Written request: Output the full material exactly as it appears here.
## start Information provided
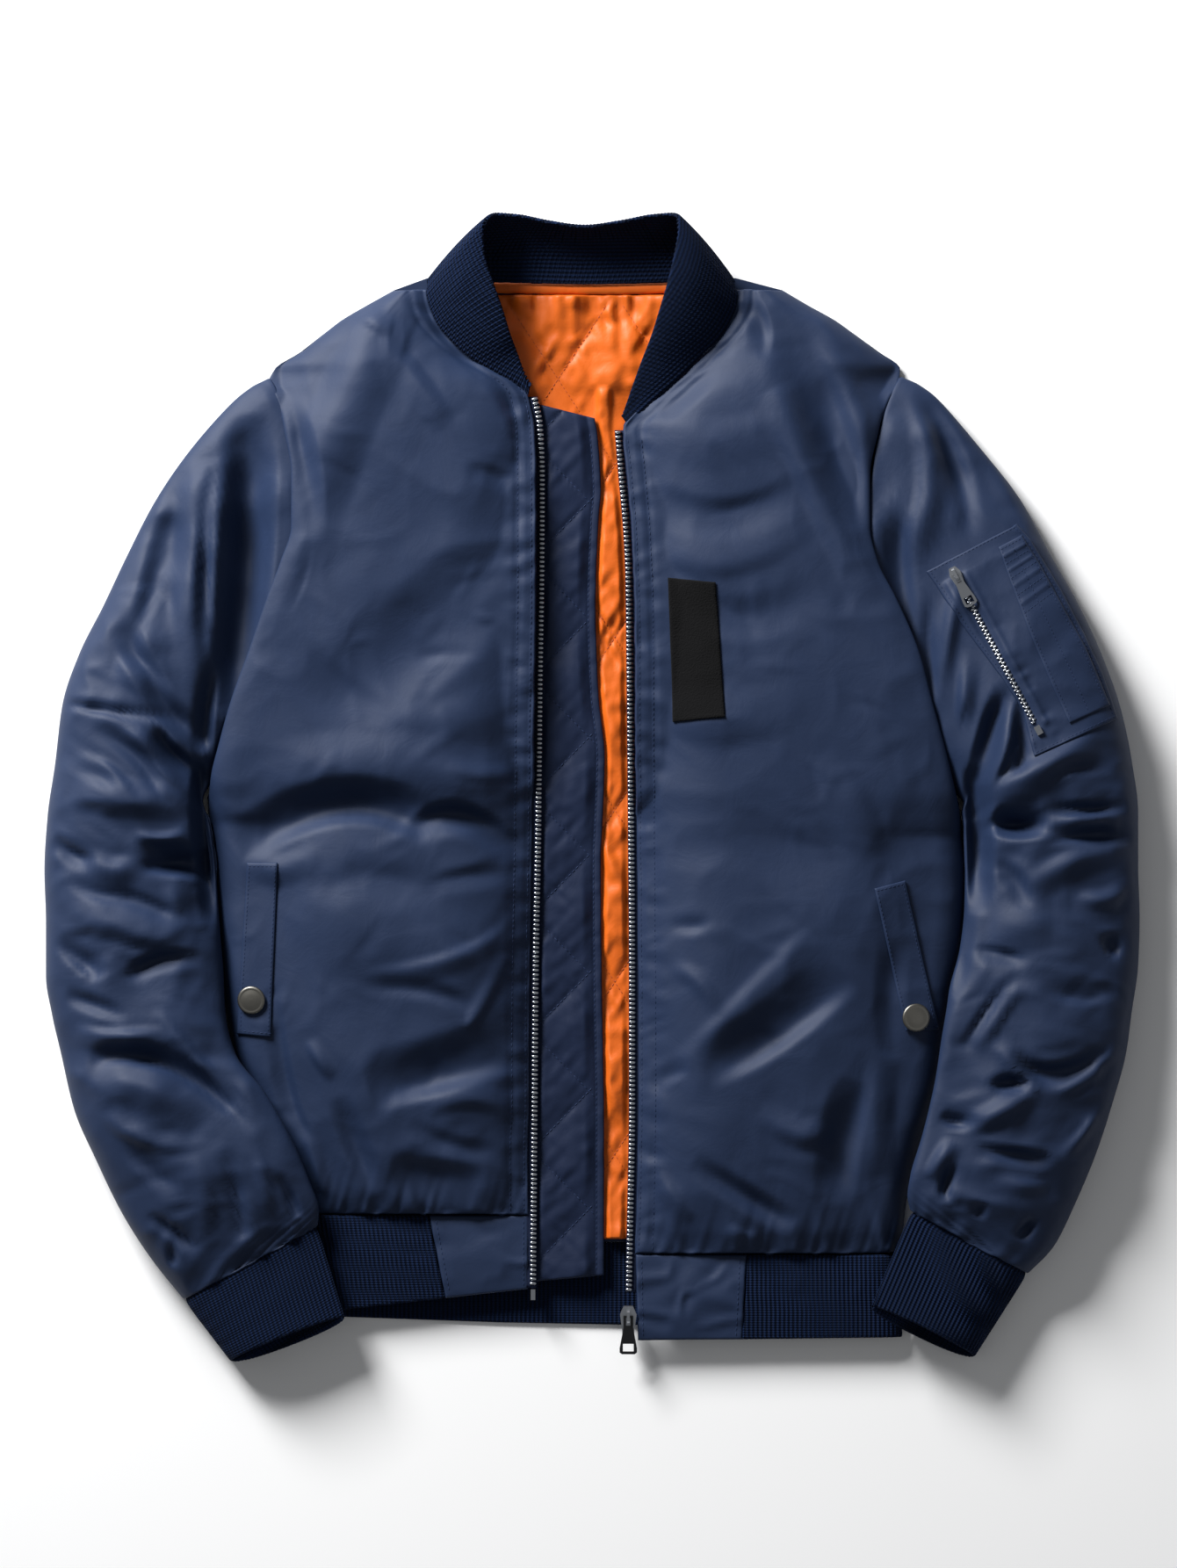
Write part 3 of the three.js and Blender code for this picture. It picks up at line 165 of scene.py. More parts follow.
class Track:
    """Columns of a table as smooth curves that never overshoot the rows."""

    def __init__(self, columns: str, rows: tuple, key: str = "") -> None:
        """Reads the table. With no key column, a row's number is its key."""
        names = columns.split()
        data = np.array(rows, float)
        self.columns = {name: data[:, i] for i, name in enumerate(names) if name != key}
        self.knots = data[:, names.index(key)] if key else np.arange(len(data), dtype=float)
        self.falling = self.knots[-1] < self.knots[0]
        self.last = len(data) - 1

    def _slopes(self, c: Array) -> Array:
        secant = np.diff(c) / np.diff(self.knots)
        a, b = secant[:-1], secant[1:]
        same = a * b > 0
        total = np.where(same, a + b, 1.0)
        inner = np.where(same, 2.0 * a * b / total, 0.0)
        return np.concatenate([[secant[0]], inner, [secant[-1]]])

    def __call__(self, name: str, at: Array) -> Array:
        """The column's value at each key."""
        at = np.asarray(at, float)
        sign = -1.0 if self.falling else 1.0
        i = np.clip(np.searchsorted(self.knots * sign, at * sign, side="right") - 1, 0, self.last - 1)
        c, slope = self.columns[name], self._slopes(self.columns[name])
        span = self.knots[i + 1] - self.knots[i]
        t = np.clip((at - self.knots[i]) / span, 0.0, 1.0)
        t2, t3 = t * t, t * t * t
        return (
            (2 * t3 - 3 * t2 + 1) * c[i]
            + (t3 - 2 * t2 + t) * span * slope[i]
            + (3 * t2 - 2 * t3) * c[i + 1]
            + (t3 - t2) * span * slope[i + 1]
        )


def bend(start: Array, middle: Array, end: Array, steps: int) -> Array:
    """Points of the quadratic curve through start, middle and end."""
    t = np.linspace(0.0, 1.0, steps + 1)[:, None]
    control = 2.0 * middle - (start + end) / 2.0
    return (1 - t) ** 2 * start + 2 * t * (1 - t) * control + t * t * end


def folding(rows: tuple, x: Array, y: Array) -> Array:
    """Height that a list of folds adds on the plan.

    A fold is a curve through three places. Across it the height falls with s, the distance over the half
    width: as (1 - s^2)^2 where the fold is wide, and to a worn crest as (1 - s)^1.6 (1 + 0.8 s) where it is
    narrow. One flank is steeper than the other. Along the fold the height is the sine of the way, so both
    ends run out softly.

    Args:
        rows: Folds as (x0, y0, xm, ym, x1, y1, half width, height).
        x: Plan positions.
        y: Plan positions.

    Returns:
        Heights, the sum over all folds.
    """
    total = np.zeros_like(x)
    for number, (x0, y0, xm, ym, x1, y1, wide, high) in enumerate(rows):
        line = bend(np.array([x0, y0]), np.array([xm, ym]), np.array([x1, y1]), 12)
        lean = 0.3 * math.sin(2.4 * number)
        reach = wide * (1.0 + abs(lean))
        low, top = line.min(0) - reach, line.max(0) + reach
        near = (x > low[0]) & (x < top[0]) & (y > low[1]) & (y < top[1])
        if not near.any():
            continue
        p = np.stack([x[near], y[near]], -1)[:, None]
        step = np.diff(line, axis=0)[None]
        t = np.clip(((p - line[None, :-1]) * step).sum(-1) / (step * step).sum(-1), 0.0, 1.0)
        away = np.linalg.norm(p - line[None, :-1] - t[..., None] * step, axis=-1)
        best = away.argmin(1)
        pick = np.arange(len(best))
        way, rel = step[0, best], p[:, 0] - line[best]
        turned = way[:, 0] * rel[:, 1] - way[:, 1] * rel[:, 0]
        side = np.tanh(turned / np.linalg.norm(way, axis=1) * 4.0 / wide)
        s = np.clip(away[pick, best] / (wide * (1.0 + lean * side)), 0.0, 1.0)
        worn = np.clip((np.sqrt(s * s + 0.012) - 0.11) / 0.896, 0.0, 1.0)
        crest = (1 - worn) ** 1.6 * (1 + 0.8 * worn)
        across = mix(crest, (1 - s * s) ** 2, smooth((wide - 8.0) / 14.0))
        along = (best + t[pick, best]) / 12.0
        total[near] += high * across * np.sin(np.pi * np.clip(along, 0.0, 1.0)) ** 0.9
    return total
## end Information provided
Answer:
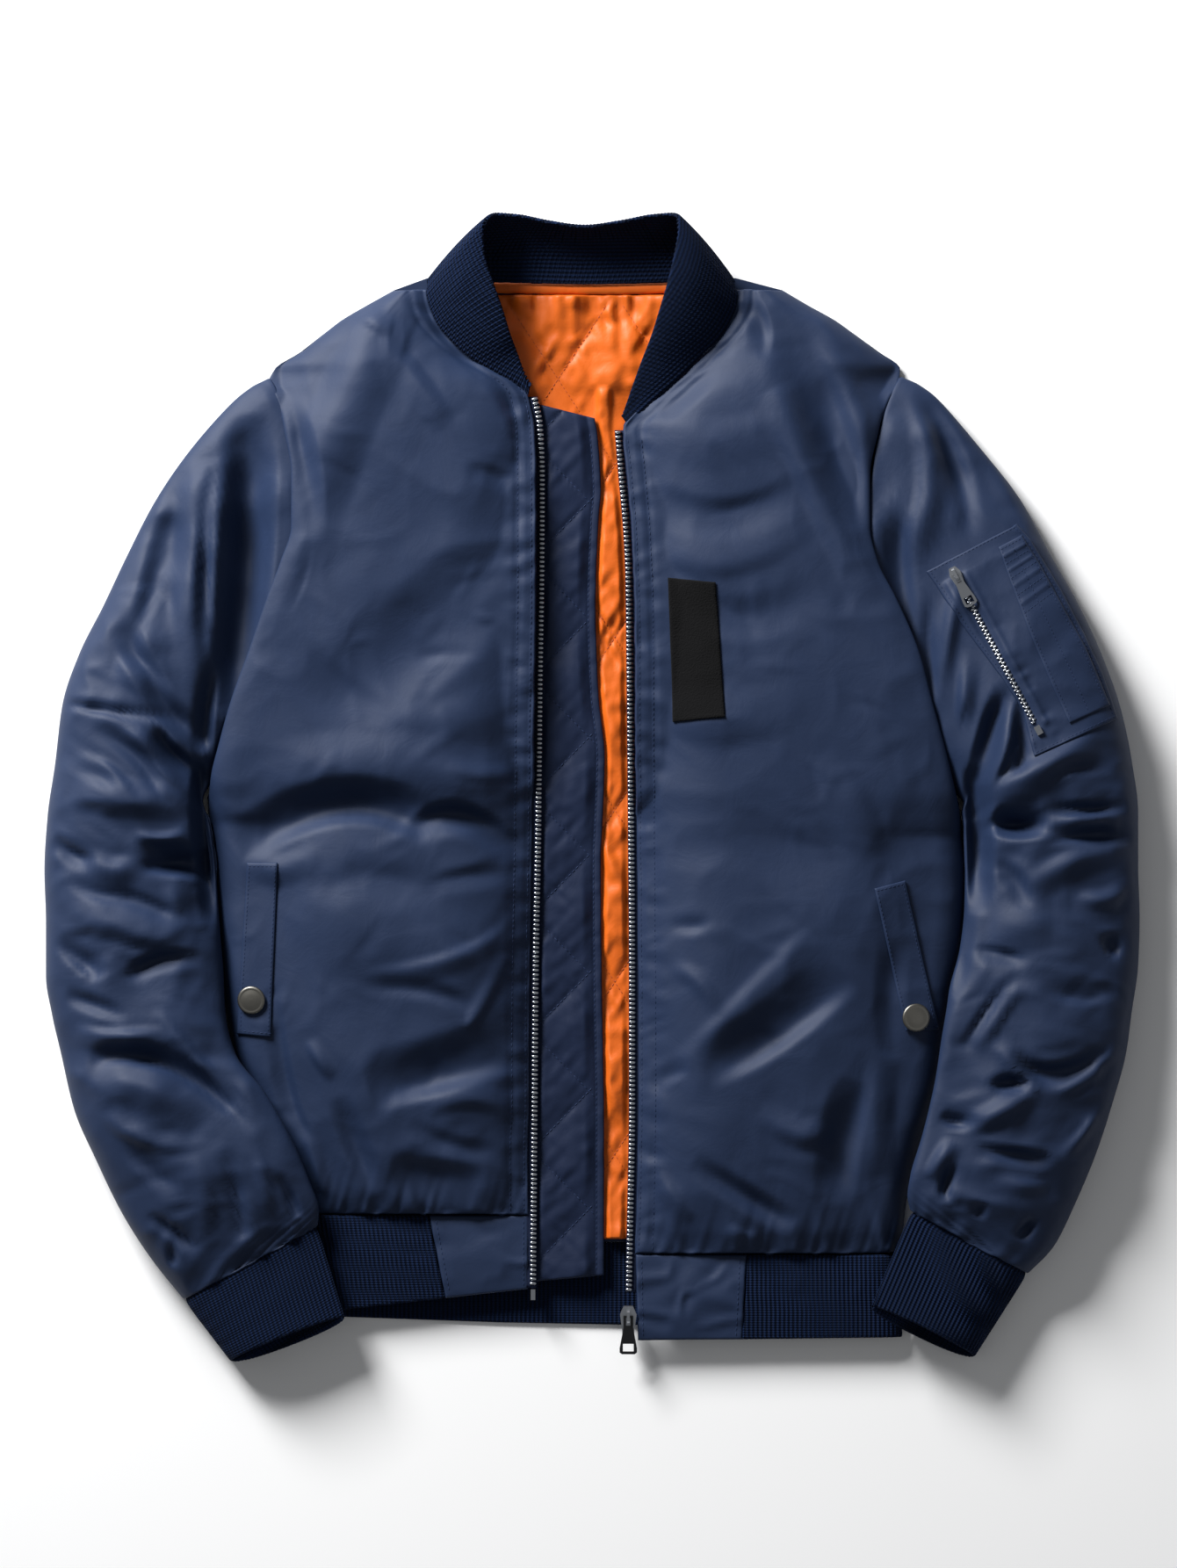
Write part 3 of the three.js and Blender code for this picture. It picks up at line 165 of scene.py. More parts follow.
class Track:
    """Columns of a table as smooth curves that never overshoot the rows."""

    def __init__(self, columns: str, rows: tuple, key: str = "") -> None:
        """Reads the table. With no key column, a row's number is its key."""
        names = columns.split()
        data = np.array(rows, float)
        self.columns = {name: data[:, i] for i, name in enumerate(names) if name != key}
        self.knots = data[:, names.index(key)] if key else np.arange(len(data), dtype=float)
        self.falling = self.knots[-1] < self.knots[0]
        self.last = len(data) - 1

    def _slopes(self, c: Array) -> Array:
        secant = np.diff(c) / np.diff(self.knots)
        a, b = secant[:-1], secant[1:]
        same = a * b > 0
        total = np.where(same, a + b, 1.0)
        inner = np.where(same, 2.0 * a * b / total, 0.0)
        return np.concatenate([[secant[0]], inner, [secant[-1]]])

    def __call__(self, name: str, at: Array) -> Array:
        """The column's value at each key."""
        at = np.asarray(at, float)
        sign = -1.0 if self.falling else 1.0
        i = np.clip(np.searchsorted(self.knots * sign, at * sign, side="right") - 1, 0, self.last - 1)
        c, slope = self.columns[name], self._slopes(self.columns[name])
        span = self.knots[i + 1] - self.knots[i]
        t = np.clip((at - self.knots[i]) / span, 0.0, 1.0)
        t2, t3 = t * t, t * t * t
        return (
            (2 * t3 - 3 * t2 + 1) * c[i]
            + (t3 - 2 * t2 + t) * span * slope[i]
            + (3 * t2 - 2 * t3) * c[i + 1]
            + (t3 - t2) * span * slope[i + 1]
        )


def bend(start: Array, middle: Array, end: Array, steps: int) -> Array:
    """Points of the quadratic curve through start, middle and end."""
    t = np.linspace(0.0, 1.0, steps + 1)[:, None]
    control = 2.0 * middle - (start + end) / 2.0
    return (1 - t) ** 2 * start + 2 * t * (1 - t) * control + t * t * end


def folding(rows: tuple, x: Array, y: Array) -> Array:
    """Height that a list of folds adds on the plan.

    A fold is a curve through three places. Across it the height falls with s, the distance over the half
    width: as (1 - s^2)^2 where the fold is wide, and to a worn crest as (1 - s)^1.6 (1 + 0.8 s) where it is
    narrow. One flank is steeper than the other. Along the fold the height is the sine of the way, so both
    ends run out softly.

    Args:
        rows: Folds as (x0, y0, xm, ym, x1, y1, half width, height).
        x: Plan positions.
        y: Plan positions.

    Returns:
        Heights, the sum over all folds.
    """
    total = np.zeros_like(x)
    for number, (x0, y0, xm, ym, x1, y1, wide, high) in enumerate(rows):
        line = bend(np.array([x0, y0]), np.array([xm, ym]), np.array([x1, y1]), 12)
        lean = 0.3 * math.sin(2.4 * number)
        reach = wide * (1.0 + abs(lean))
        low, top = line.min(0) - reach, line.max(0) + reach
        near = (x > low[0]) & (x < top[0]) & (y > low[1]) & (y < top[1])
        if not near.any():
            continue
        p = np.stack([x[near], y[near]], -1)[:, None]
        step = np.diff(line, axis=0)[None]
        t = np.clip(((p - line[None, :-1]) * step).sum(-1) / (step * step).sum(-1), 0.0, 1.0)
        away = np.linalg.norm(p - line[None, :-1] - t[..., None] * step, axis=-1)
        best = away.argmin(1)
        pick = np.arange(len(best))
        way, rel = step[0, best], p[:, 0] - line[best]
        turned = way[:, 0] * rel[:, 1] - way[:, 1] * rel[:, 0]
        side = np.tanh(turned / np.linalg.norm(way, axis=1) * 4.0 / wide)
        s = np.clip(away[pick, best] / (wide * (1.0 + lean * side)), 0.0, 1.0)
        worn = np.clip((np.sqrt(s * s + 0.012) - 0.11) / 0.896, 0.0, 1.0)
        crest = (1 - worn) ** 1.6 * (1 + 0.8 * worn)
        across = mix(crest, (1 - s * s) ** 2, smooth((wide - 8.0) / 14.0))
        along = (best + t[pick, best]) / 12.0
        total[near] += high * across * np.sin(np.pi * np.clip(along, 0.0, 1.0)) ** 0.9
    return total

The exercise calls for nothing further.